Comparison of acceleration value and degree of interest

5 Conclusion

In this paper, we proposed a method to acquire head movement measurements using wearable sensors and estimate interest based on its acceleration and angular velocity. As a case study, we evaluated the recognition accuracy of storytelling events targeted for children. We obtained video for confirmation, and used it to create a correct answer label of motions and degrees of interest. We then attempted to estimate the behavior and degree of interest of participants from the features of acceleration and angular velocity. Correct answer data of interests were evaluated by two observers in five levels from the video. From this experiment, ratings of the two observers’ evaluation data matched by Cohen’s Kappa coefficient.

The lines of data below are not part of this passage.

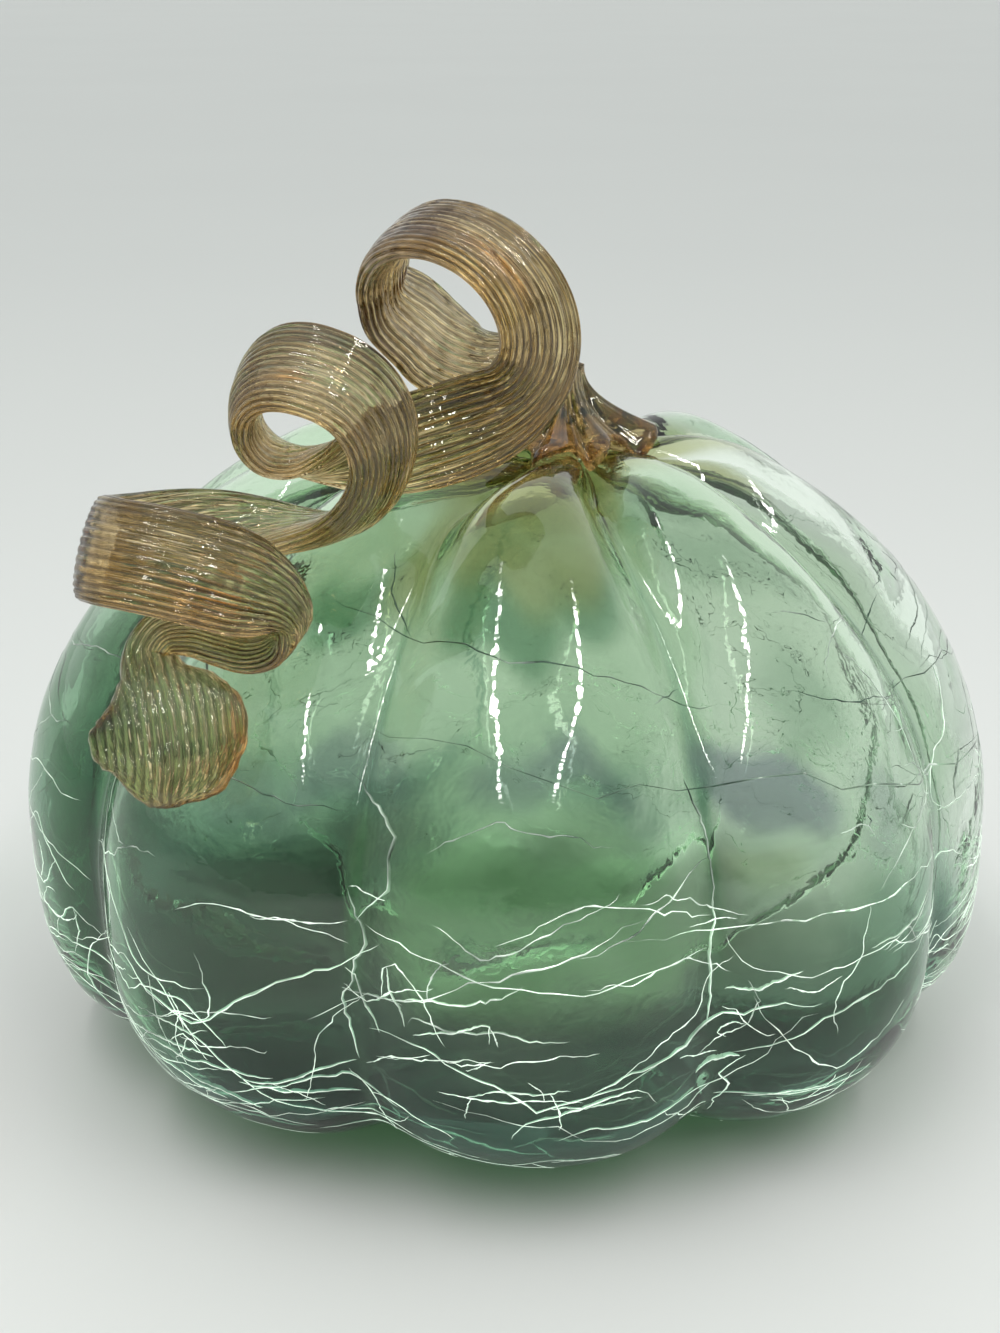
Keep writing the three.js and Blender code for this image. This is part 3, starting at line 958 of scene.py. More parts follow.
    def sunk(self, points: Array) -> Array:
        """Shift of the green's depth, as painted shade at the sides: the left side is dark up to a
        greater height, the back less.

        Args:
            points: rows of points.

        Returns:
            The shift in millimetres at each point.
        """
        azimuth = azimuths_of(points)
        start, softness, rise = self.light_back
        back = rise * soft_step((points[:, 1] - start) / softness)
        return self.dark_left.shares(azimuth) + self.dark_right.shares(azimuth) - back

    def shade_under_stem(self, points: Array) -> Array:
        """Share of the olive painted shade under the stem's foot round the neck.

        Args:
            points: rows of points.

        Returns:
            One share for each point.
        """
        away = np.hypot(points[:, 0] - self.stem_shade_middle[0], points[:, 1] - self.stem_shade_middle[1])
        azimuth = np.arctan2(points[:, 0] - self.stem_shade_turn_x, -points[:, 1])
        mean, three, seven = self.stem_shade_reach
        reach = mean + three * np.cos(3 * azimuth + 0.6) + seven * np.cos(7 * azimuth)
        over = points[:, 2] > self.stem_shade_bottom
        return self.stem_shade_strength * soft_step((reach - away) / self.stem_shade_softness) * over

    def build(self) -> Piece:
        """Builds the shell as one closed body: outer surface, round the neck, inner surface.

        Returns:
            The piece.
        """
        outer = self.rings(self.outer_rows, 0.0, Skin.OUTER)
        inner = self.rings(self.inner_rows, self.wall, Skin.INNER)[::-1]
        rings = np.concatenate([outer, inner])
        poles = [self.points(0.0, -RIGHT_ANGLE, depth) for depth in (0.0, self.wall)]
        points = tube_points(poles[0], rings, poles[1])
        piece = make_object("crackle_shell", points, list(tube_faces(len(rings), rings.shape[1])))
        add_attribute(piece, "clear_lobes", self.clear_lobes(points))
        hues = self.hues(points)
        add_attribute(piece, "painted_patches", hues[:, :3])
        add_attribute(piece, "stem_shade", np.repeat(hues[:, 3:], 3, axis=1))
        add_attribute(piece, "sunk", self.sunk(points))
        both = [self.levels(self.outer_rows, 0.0), self.levels(self.inner_rows, self.wall)[::-1]]
        groove_shade = self.groove_shade(self.azimuths()[None], np.concatenate(both)[:, None])[..., None]
        add_attribute(piece, "groove_shade", tube_points(np.zeros(1), groove_shade, np.zeros(1))[:, 0])
        return piece


@dataclass(frozen=True)
class CrackBand:
    """Cracks of one kind: where they start, how they run and how deep they are."""

    lowest: float
    highest: float
    count: int
    length: float
    heading: float
    spread: float
    depth: float
    azimuths: tuple[float, float] = (-180.0, 180.0)
    evenness: float = 4.0
    depth_range: tuple[float, float] = (0.6, 1.15)

    def starts(self, rng: Random) -> tuple[Array, Array, Array, Array, Array]:
        """Picks the cracks of this band.

        Args:
            rng: the seeded random numbers.

        Returns:
            Azimuth, height, heading, length and depth of each crack.
        """
        azimuth = np.radians(rng.uniform(*self.azimuths, self.count))
        height = rng.uniform(self.lowest, self.highest, self.count)
        back = pi * rng.integers(0, 2, self.count)
        heading = np.radians(rng.normal(self.heading, self.spread, self.count)) + back
        length = self.length * rng.gamma(self.evenness, 1 / self.evenness, self.count)
        depth = self.depth * rng.uniform(*self.depth_range, self.count)
        return azimuth, height, heading, length, depth


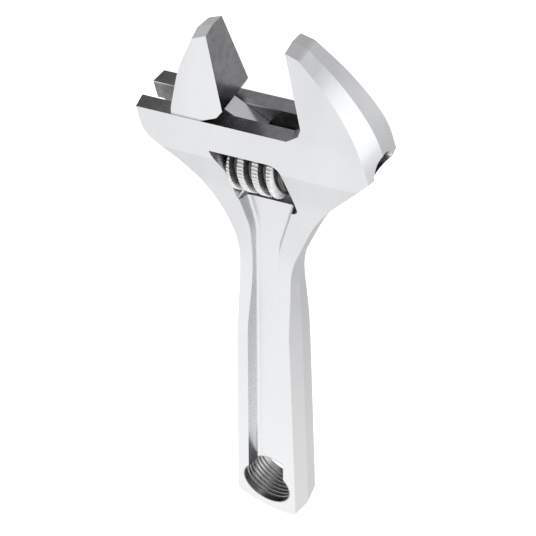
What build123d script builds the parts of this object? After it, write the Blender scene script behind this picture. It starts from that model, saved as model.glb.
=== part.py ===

As a result of the evaluation, nine motions were observed from the video data as follows; “Sitting state”, “Sitting again”, “Wriggling”, “Playing with hands”, “Looking around”, “Clapping”, “Nodding”, “Finger pointing”, and “Looking down”. Moreover, four out of nine motions were recognized by using wearable sensor values, whose F-values were accuracies of 0.66 in “Sitting state”, 0.26 in “Sitting again”, 0.47 in “Wriggling”, and 0.93 in “Playing with hands”. In this case, “Playing with hands” was the highest degree of interest, with a motion recognition rate of 0.93 in F-value. To estimate the degree of interest, this paper has not reached a direct judgment from acceleration and angular velocity values. This research experimented at a storytelling event for children and contributed to the evaluating the degree of interests for each motion and the recognition rates. In the future, we will attempt to adopt an algorithm which can recognize the motions seen in this experiment more accurately. Getting a higher recognition rate by using wearable sensors enables the use of non-restricted place to estimate interest more casually.